The biggest stumbling block to holding fresh
elections, for the Congress, is the fear of debacle. Nothing has
happened since the previous election to point to an upswing in its
fortunes; in fact, if Punjab is any example, the voter disenchantment
with the party is growing. And at least one reputed opinion poll
has given the Bharatiya Janata Party a lead over the Congress
in the case of a general election.
Whatever be the real cause of the downfall in the Congress party's
fortunes, consensus veers around the view that it all began with
the Muslims -- the party's traditional votebank -- deserting it
to flirt with other outfits, in some cases even the BJP and the
Shiv Sena. Again, this parting of ways had to do with the then
Congress government's inaction when the Babri Masjid was being
systematically dismantled by hordes of the saffron brigade. Narasimha
Rao it is, who is held up as the cause of Muslim ire against the party.
So the plan that must be going on in Kesri's mind is this: offer
Rao up as the party's sacrificial goat. Make him out to be solely
responsible for the Masjid debacle, and disown him. And if that
does not amount to an atonement before the Muslims -- who have
been seeking a public apology from the Congress party for allowing
the Masjid to be demolished -- and hopefully bring them back to
the Congress fold, nothing will. At least, so must go the dominant
belief in the higher echelons of the Congress party.
And for Sonia, who has suffered many an insult from Rao in silence,
this course of action should not present any major problem.

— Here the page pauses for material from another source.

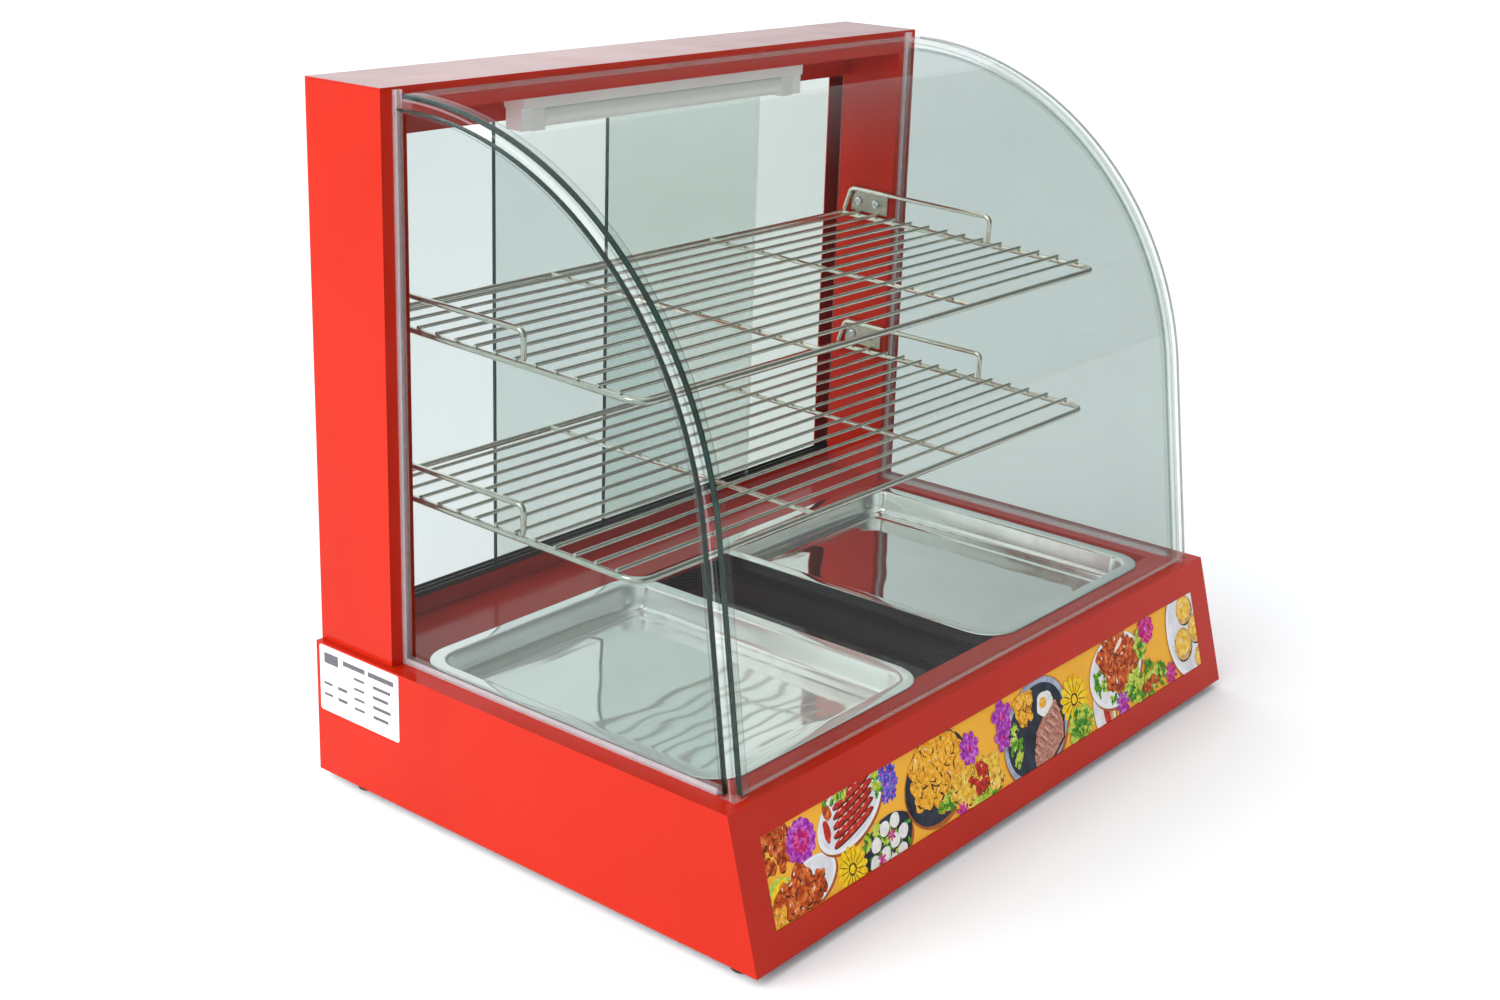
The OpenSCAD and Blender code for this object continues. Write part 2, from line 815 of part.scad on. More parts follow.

Thus Chavan, the trusted aide of Rao, has become the first to
desert what is clearly a sinking ship. And once opinion begins
to well up within the party against the former prime minister,
the other steadfast ones too should follow suit.
The Rao camp's effort at diverting the party's attention to other
things -- like the rout in Punjab -- too will serve little purpose,
since the results in the border state had more to with decisions
taken when he was Congress president or the prime minister.
But being a skilled practitioner of the art of Realpolitik, Rao
too will know that followers are attracted by the spectre of power,
and that currently he is on a losing wicket. And given his past,
there is little to show that he will go down with a fight. In
all probability, he will choose to bide his time, but that is
something of which he does not have an abundance.
It is odder for his lieutenants like Chavan who have decided cross
over. For under the new dispensation, they will always be looked
upon with suspicion, and their main grouse, which they claim led
to the parting of ways with Rao in the first place, will remain
unaddressed. Reverting to Chavan, he surely cannot be expecting
that his arch-rival Sharad Pawar, whose elevation as floor coordinator
of the Congress party in the Lok Sabha led to his deserting Rao,
will be cut to size or that he will be elevated to his level.
What is not entirely improbable, of course, is that he may finally
make his peace with Pawar, finally realising after so many years
that in politics, strange bedfellows are nothing, well, strange
-- that being the premise with which one began this article.